Уж подлинно советская власть, со всеми своими орудиями растления, не растлила Россию так, как двадцать лет безвременья, после которых никто не верит ничему.
Но потом думаешь: вот, 90 лет со дня рождения исполняется 24 сентября, а насколько живее всех живых! Истинная мера бессмертия — ненависть. Кто сейчас ненавидит Бубеннова, Бабаевского, Симонова — простите, что поставил настоящего писателя рядом с титанами соцреализма? Даже Трифонова для приличия хвалят, хотя втайне, конечно, чуют классово-чуждость. А Окуджава, Воробьев, Астафьев, Василь Быков, Солженицын — сплошь очернители и прихвостни, вдобавок недостаточно повоевавшие. Чистая логика военкомов: те, кто пишут правду о войне, кому плохо на ней, — плохие солдаты.
Ребята, это же бессмертие! Вот так оно выглядит, а вы как себе представляли?

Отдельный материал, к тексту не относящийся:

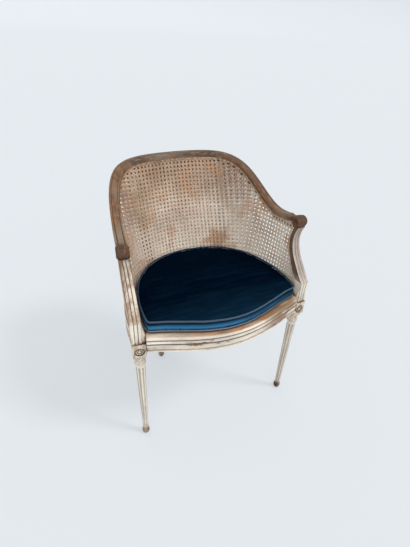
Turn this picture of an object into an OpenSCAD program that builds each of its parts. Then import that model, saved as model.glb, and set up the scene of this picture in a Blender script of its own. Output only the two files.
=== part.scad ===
// Caned desk armchair with a barrel back, scrolled arms, fluted legs and a loose box cushion
// Millimetres, +Z up, front towards -Y, origin on the floor under the middle of the chair

/* [Seat frame] */
// Distance between the axes of the two front legs
leg_spacing = 520; // [460:5:600]
// How far the front rail bows ahead of the leg axes
front_bow = 88; // [70:1:110]
// How far the ends of the front rail stand ahead of the leg axes
rail_end_proud = 27; // [22:1:32]
// How much the front rail swings back again beside its bow
serpentine = 29; // [10:1:40]
// Distance from the front leg axes back to the middle of the back rail
seat_depth = 332; // [290:1:380]
// Height of the seat rails' top faces
seat_height = 459; // [420:1:500]
// Height of the seat rails themselves
seat_rail_h = 53; // [48:1:64]
// Width of the ledge that the seat rails have inside the caned wall
seat_ledge = 26; // [22:1:30]
// Thickness of the front rail from face to back
front_rail_t = 42; // [38:1:42]
// Length of the tenons on the seat rails
tenon_l = 14; // [10:1:16]
// Thickness of the tenons on the seat rails
tenon_t = 10; // [8:0.5:10]

/* [Back and arms] */
// How far the arms' lowest point stands above the seat rails
arm_rise = 217; // [185:1:250]
// How far the crest stands above the arms' lowest point
crest_rise = 115; // [70:1:160]
// How far the crest leans back behind the back rail
crest_reach = 120; // [80:1:150]
// Width of the crest and arm rails
top_rail_w = 30; // [26:1:34]
// Height of the crest and arm rails
top_rail_h = 32; // [28:1:38]
// How far the arms stand outside the leg axes at the scrolls
arm_flare = 6; // [0:1:12]
// Distance from the leg axes back to the axis of the scrolls
scroll_setback = 70; // [50:1:90]
// Radius of the scrolled hand-holds
scroll_r = 17.5; // [15:0.5:22]
// Length of the scrolled hand-holds along their axis
scroll_w = 34; // [30:1:40]
// How far the arms rise from their lowest point to the scrolls
scroll_rise = 19; // [10:1:30]
// Angle by which the front posts turn outwards
post_turn = 7.5; // [0:0.5:12]

/* [Front legs and posts] */
// Width of the square leg blocks
block_w = 39; // [36:1:42]
// How far the blocks reach down from the top of the seat rails
block_drop = 75; // [70:1:98]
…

Это же кем надо быть, чтобы в авторе нежнейших и мощнейших текстов в русской послевоенной прозе, в создателе «Моего друга Момича», «Крика», «Великана» увидеть потенциально возможного осведомителя и вруна?! Ведь в текстах Воробьева каждое слово кричит о человечности, о достоинстве, о силе и милосердии, но эти-то качества и неприемлемы для стратегов всех мастей. Им желательно видеть народ тупой массой, радостно ложащейся под серп; безгласным орудием для осуществления их глобальных бездарных замыслов. А потому Воробьев им — нож вострый, даже через тридцать четыре года после смерти. О чем бы он ни писал — о коллективизации, о фронте, о плене, о советском издательстве, о прибалтийском санатории, — он мгновенно вычисляет, люто ненавидит и прицельно изображает всех, кто может подняться только за счет чужого унижения. Всех трусливых демагогов, фарисеев, лицемеров, всех, кто ищет и жаждет доминирования, — тогда как герой Воробьева жаждет одного только понимания и от этого понимания расцветает. Воробьев, может быть, и есть тот идеальный русский человек, каким он был задуман («Я не требовал наград, потому что был настоящим русским» — записные книжки, и ведь правда): рослый, сильный, выносливый красавец, рыбак, плотник, стрелок, партизан, писатель от Бога, с врожденным чувством слова. И такая жизнь — он словно притягивал громы, да и мог ли такой человек вызывать любовь у разнообразных упырей? Упыри ведь тоже обладают чутьем на талант и силу. Им невыносим Воробьев — с его изобразительной мощью, пластическим даром (вспомните описание церкви в «Момиче», портрет Маринки в «Крике»), с его влюбчивостью, избытком таланта, с вечной его вольной усмешечкой — как ненавязчиво и точно он шутит! Каким комизмом пронизан «Великан», самая мирная из его вещей, но и ее топтали, даром что в ней-то никакого военного очернительства. Просто герои уж очень свободны — помню некоторый шок от чтения этой вещи в отрочестве, в старых дачных «Современниках». Я тогда хорошо запомнил Воробьева, и когда лет пятнадцать спустя познакомился с чудесным прозаиком и сценаристом Валерием Залотухой, в какой-то связи упомянул «Великана». «Любишь Воробьева?! — восхитился Залотуха. — Нас мало, но мы тайное общество!»